Ruch „Kocham Gdańsk” to niezależna inicjatywa obywatelska, która skupia wokół siebie osoby niezwiązane z partami politycznymi. Kocham Gdańsk zamierza powalczyć o kilka miejsc w radzie miasta. Chce również wystawić swojego kandydata na prezydenta miasta.
Siłą „Kocham Gdańsk” mają być nowe i niezwiązane z żadnymi partiami twarze. Zdaniem działaczy KG skład rady miasta musi zostać odświeżony. Jednym z liderów ruchu jest Artur Szostak, niezależny kandydat do Senatu w ostatnich wyborach, któremu udało się zdobyć ponad 25 tys. głosów. Obecnie ruch układa swoje listy, a w kuluarach toczą się ostatnie rozmowy personalne:
– Przeprowadziliśmy pewnie kilkadziesiąt tysięcy rozmów z różnymi ludźmi tutaj w Gdańsku, z sopocianami i wyniknęło takie zapotrzebowanie wśród nich na ludzi nieuwikłanych, na ludzi niezależnych, na ludzi świeżych i my idziemy troszeczkę w tym kierunku. Chcemy stworzyć szansę kandydowania osobom, które do tej pory nie miały takiej okazji, bo nie miały żadnych powiązań np. z partiami politycznymi albo nawet nie widziały się w takim kontekście. My chcemy stworzyć tę możliwość. Ruszamy coraz prężniej z kontaktowaniem się z nowymi potencjalnymi kandydatami, przeprowadzamy po kilka rozmów dziennie, spotykamy się z ludźmi – opowiada Tomasz Jezierski z ruchu „Kocham Gdańsk”.
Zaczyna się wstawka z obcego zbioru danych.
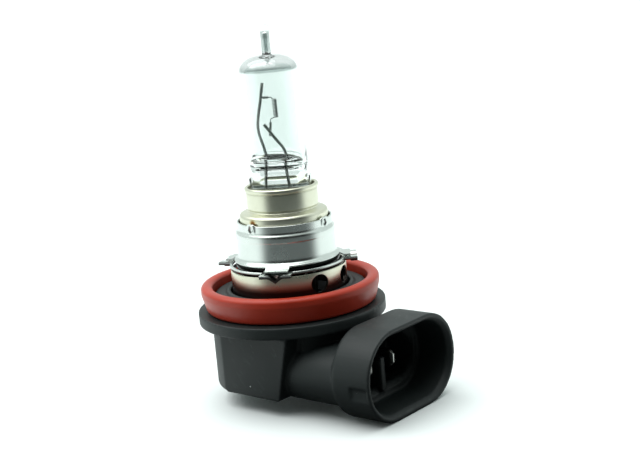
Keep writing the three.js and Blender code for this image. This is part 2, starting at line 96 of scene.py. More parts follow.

MIESZKAŃCY UKŁADAJĄ PROGRAM
Ruch „Kocham Gdańsk” nie ma jeszcze sprecyzowanego programu. Możemy znaleźć jedynie jego zalążki, mówiące o zmianie polityki mieszkaniowej, czy reformie budżetu obywatelskiego. Działacze ruchu chcą, by program kształtował się w trakcie kampanii wyborczej:
– To jest od początku taka oddolna kampania, więc my będziemy cały czas pracować nad programem, pracując z ludźmi. Chcemy go cały czas budować w rozmowach z ludźmi, ponieważ będziemy prowadzić kampanię bezpośrednią. To będzie się cały czas zmieniało. Będzie feedback i będziemy też w wspólnym gronie decydować o tym, co jest najważniejsze. Na przykład to mnie uderza, że młodzi ludzie muszą się wyprowadzać stąd, bo nie mogą mieszkać w miejscu, w którym wychowali się ich rodzice, bo nie stać ich na założenie rodziny. Tutaj to mnie dotyka. Kwestie komunikacyjne są bardzo ważne, bo miasto stoi zakorkowane, ludzie tracą mnóstwo czasu podróżując z miejsca do miejsca. To są stracone pieniądze, stracony czas mieszkańców Gdańska – dodaje Jezierski
Ruch „Kocham Gdańsk” zapowiada dużo spotkań z mieszkańcami, jako cel stawia sobie wprowadzenie kilku osób do Rady Miasta Gdańska. KG zamierza wystawić też swojego kandydata na prezydenta miasta.